The counselor spouse withholds any comment but in his or her own session sets such an example of being positive, holding to a direction and discharging successfully that the communication by example (not by reproach or lecture) takes care of the difficulty.

RULES FOR THE CLIENT SPOUSE

The client spouse, on his or her part, has much to contribute to the success of the relationship. There may be a reactive urge to dramatize at the counselor spouse, to complain, to air grievances, to “let him/her really know now that s/he’s finally listening.” This is not a good idea. The session may still work if the counselor spouse is being the perfect counselor, but it will not work nearly as well as when the client spouse, too, functions responsibly.

The client spouse should:

1) Remember to be positive.

2) If negative feelings are going to be described, reassure the counselor spouse before verbalizing them. Say, “Remember, these are just my feelings I’m trying to get rid of. Let me say them but don’t take them seriously.”

3) On heavy, chronic feelings, resort to contradicting them exactly. Say the exact opposite of the negative “thought” happily, out loud, several times. Hold this direction even during discharge.

4) Contradict all negative “thoughts” about the counselor spouse by saying the exact opposite in a happy tone. Refrain from sarcastic sounds as you say good things about him or about her.

5) Express warmth and appreciation for the session when it is over.

CORRECT ATTITUDES WON’T BE RESISTED

One’s spouse will always welcome a counselor’s attitude being taken toward him or toward her. This is what each member of a marriage has wished to have from his or her spouse as long as they have been married. Apparent objections will be echoes of past restimulations that will quickly die away or they will be warnings that one’s own attitude is not yet that of a counselor.

The deliberate use of Co-Counseling can be integrated into daily life to a profound degree.

Homecomings need to be cleared for time for both spouses to take turns listening to the events of the day. A counseling student who had been away for several years returned for a visit. She spoke of her marriage and her spouse. She said, “When he comes home from work, he insists that I drop whatever I’m doing and sit down and then he tells me every single thing that goes on in his day, every person he talked to, what he said, what they said, every telephone conversation, every thought that crossed his mind and he doesn’t want me to do anything else—get dinner, do housework, even answer phone calls until he gets done telling me every single thing that went on during the day.” Later, she mused, “You know, I have the happiest marriage that anyone ever had.”

Needless to say, this listening to the events of the day must take place both ways. The homemaker’s day needs to be heard also. Flexibility governs in who listens first.

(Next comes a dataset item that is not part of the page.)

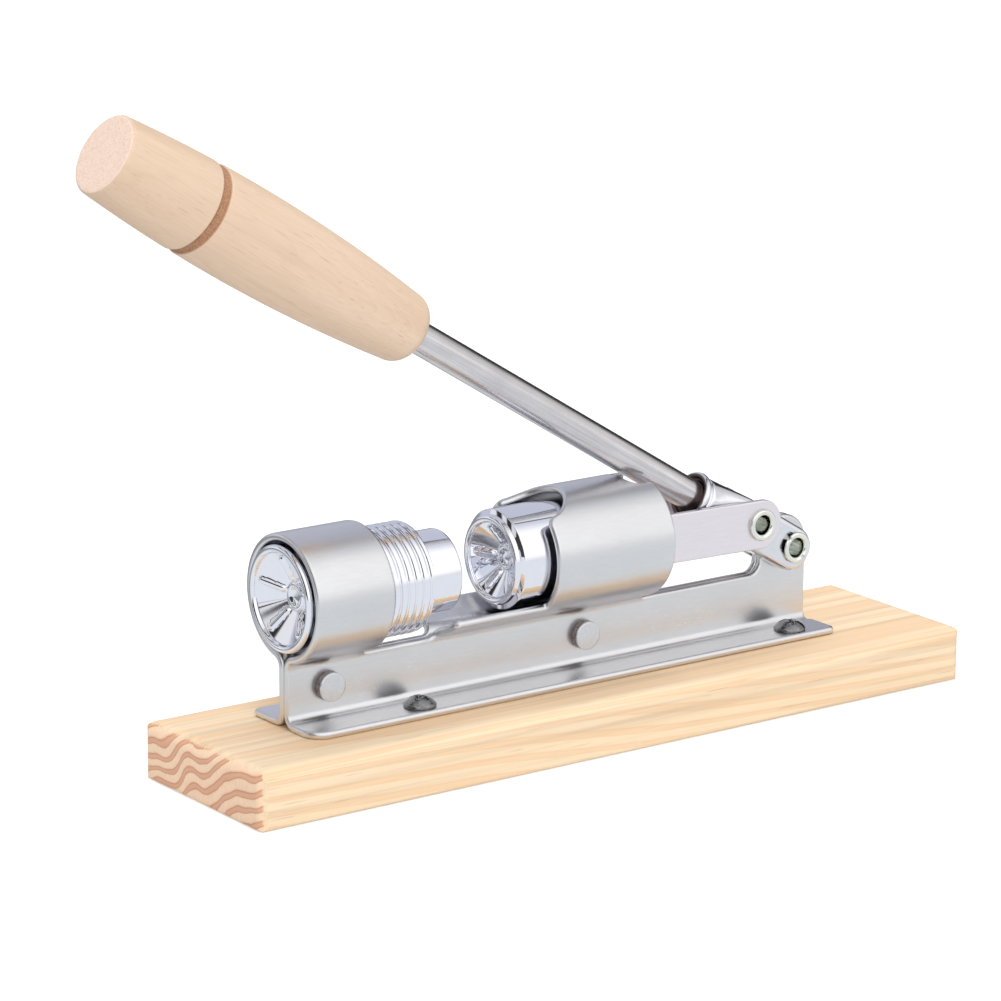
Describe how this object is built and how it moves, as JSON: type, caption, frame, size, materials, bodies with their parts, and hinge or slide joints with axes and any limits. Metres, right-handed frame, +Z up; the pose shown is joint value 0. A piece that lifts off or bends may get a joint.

THE COMPLETE APPRECIATION TECHNIQUE

The technique of the complete appreciation of oneself has enhanced group counseling by removing the usual source of restimulation in group counseling situations; that is, the giving of directions by one member of the group to another. Now, in line with the complete appreciation of oneself, each person knows in advance how he or she intends to spend his or her turn in front of the group. He or she relies not at all on directives from the others, which while well-meant were often restimulative.

This is dependable and probably necessary in the formal Co-Counseling sessions of a married couple. Nowhere is the “helpful” directive more likely to be restimulative than between a pair of spouses. To hold to this commitment, to self-appreciation by client spouse and no directions by counselor spouse, formally and carefully, will work as well and is probably even more necessary between husband and wife than in a Co-Counseling group.

It would be well for any couple who begins Co-Counseling to plan the first twenty or so sessions which they undertake to be based on warm, aware, approving listening on the part of the counselor spouse while the client spouse appreciates himself or herself without reservations, trying to keep posture, words, tone, facial expression in line with the appreciation.

AFFECTION AS A COUNSELING TOOL

We’ve known for some time that the expression of love is as dependable an avenue for contradicting chronic patterns as the appreciation of oneself. In many Co-Counseling or group sessions this seems difficult or “out of line,” yet whenever a group has worked well enough and long enough together to be at ease with one another, the expression of affection has become an important part of their group counseling technique. With married Co-Counselors, all formal difficulties disappear in this whole field because no one has a better reason or more opportunity or less embarrassment for expressing affection and love than a pair of spouses.

Every married person feels a lack of enough expression of love from his or her spouse. No one has really ever received all the affection one wants in a rational sense. With encouragement and purpose, the expression of love to one another becomes a safe, dependable approach for Co-Counseling as well as a great source of enrichment to all of the marriage relationship.


[1]  First published in 1965 as a pamphlet.

[2] See the Fundamentals of Co-Counseling Manual, Rational Island Publishers.

[3]  See “The Complete Appreciation of Oneself.”


 

Each to the marriage brings one’s hope of love.

Each hopes for warm awareness that will heal

One’s childhood wounds upon a tear-soaked pillow,

Embraced in understanding arms. Each seeks

And yet by now is unaware of seeking.

 

Each yearns, and yet compulsively refuses

What one’s beloved yearns for, cruel denial,

Recording of the times one was refused

When help was sought from others long ago.

 

So up the middle of love’s blissful garden

A thorn hedge grows. Old patterns strike and

      tangle

And those who loved and reached are walled apart.

In every home, to some degree, a wall.

 

We’ve learned to let distresses peel away

And free ourselves, regain our humanness,

Resist conditioning and re-emerge.

We counsel well with new friends. Those we love

We find more difficult, their hurts confuse us.

 

With spouse there’s greatest chance of most

      confusion.

Yet chance of greatest gain and most reward.

The thorn hedge can go down, the warmth come

      through.

Each can fulfill the other’s hopes completely.

Respect and love each give and take, unwalled.